Officers with the Atlanta Police Department and Georgia Department of Corrections had been looking for Ford and took him into custody in the parking lot of a Krispy Kreme off Interstate 20 at about 6:30 p.m. Monday, according to an arrest report.
The victim told authorities that as she walked into a portable toilet between Francioni Hall and the Food Science Building, a man shoved her in the back and locked the door behind them before raping her.
The woman told detectives she cried and begged the man not to hurt her. After the rape, the man removed his condom, threw it in the toilet and exited the portable toilet, according to the warrant.

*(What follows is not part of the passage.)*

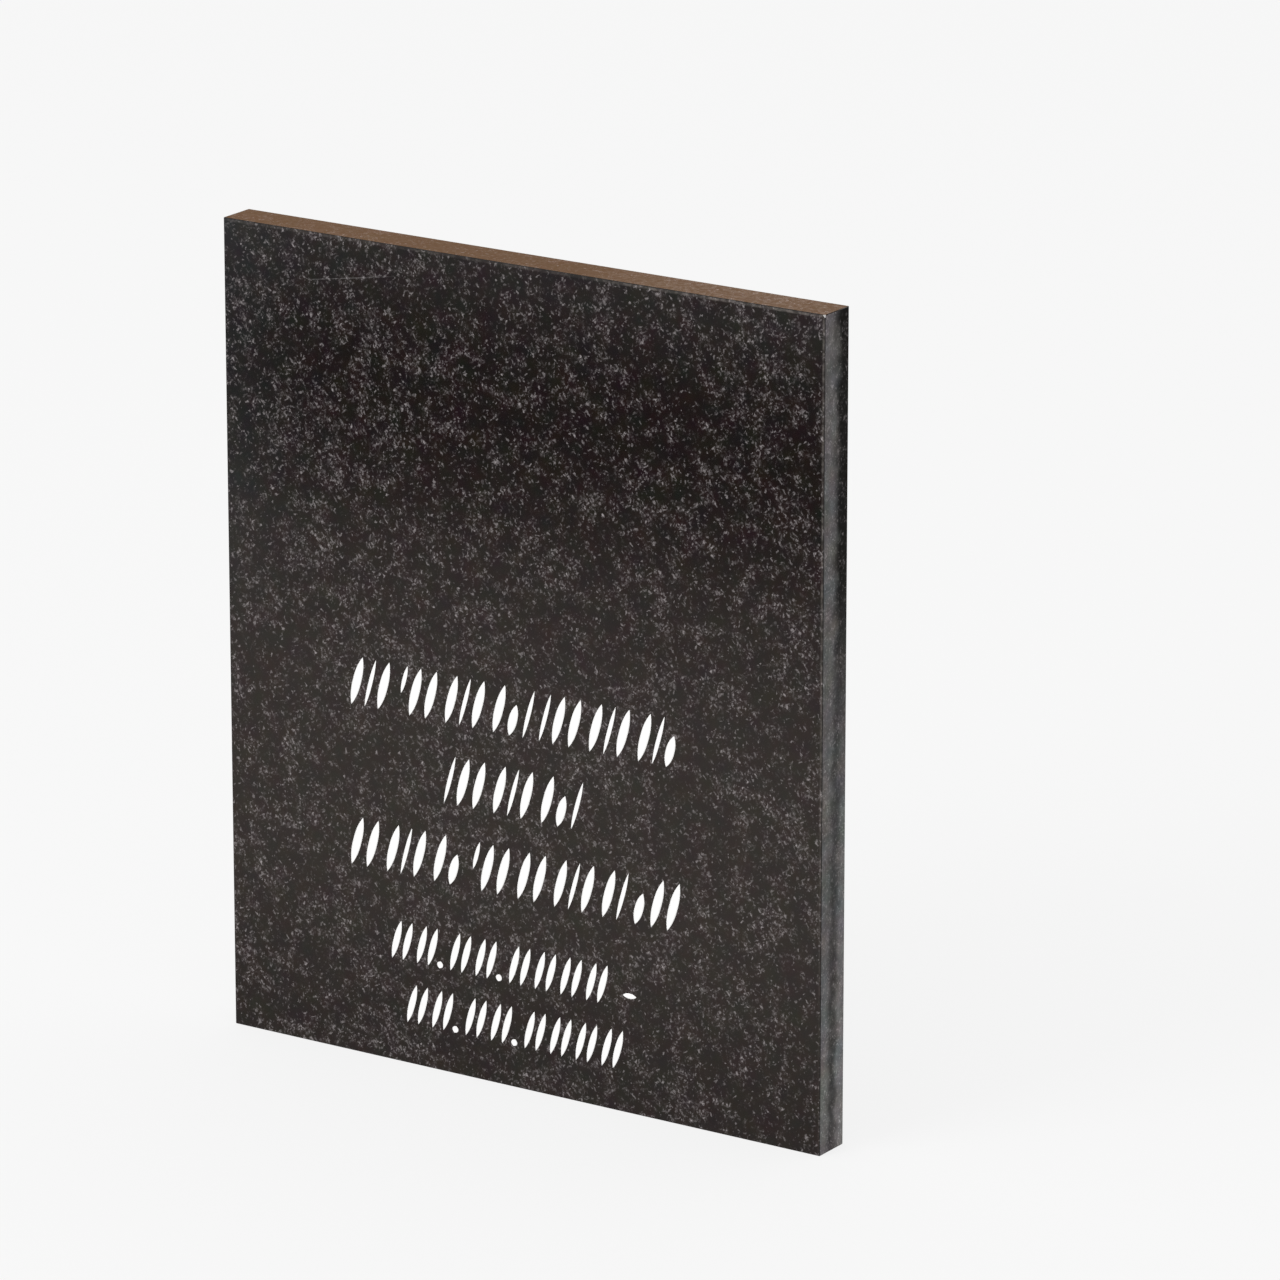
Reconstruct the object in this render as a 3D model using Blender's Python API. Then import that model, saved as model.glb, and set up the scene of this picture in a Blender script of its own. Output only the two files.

Witnesses tailgating nearby reported seeing a man who matched the description given by the victim leave the area and walk west on South Campus Drive.
In light of the rape, Lalonde said, officials plan to evaluate security measures to determine whether anything “could have been done differently.” He said investigators believed the rape to be a “crime of opportunity.”
“We don’t blame the victim, but if you reduce the opportunities, you reduce the risk of becoming a victim of violent crime,” Lalonde said, suggesting people travel in groups for safety on game days.
He said it’s important for visitors to campus to remain vigilant, especially on game days.
“On a normal day, we can’t be everywhere at once,” he added. “On a game day, where you have roughly four times the number of people that we have on a normal weekday, that makes it even that much more difficult for us to be everywhere.”
Neither Ford nor the victim are affiliated with the university, Lalonde said.
Online court records show Ford is also wanted in Tampa, Fla., for failing to appear in court for a December 2011 counterfeiting case. Ford was charged with a misdemeanor there for allegedly selling fake tickets to a Tampa Bay Buccaneers football game, according to authorities.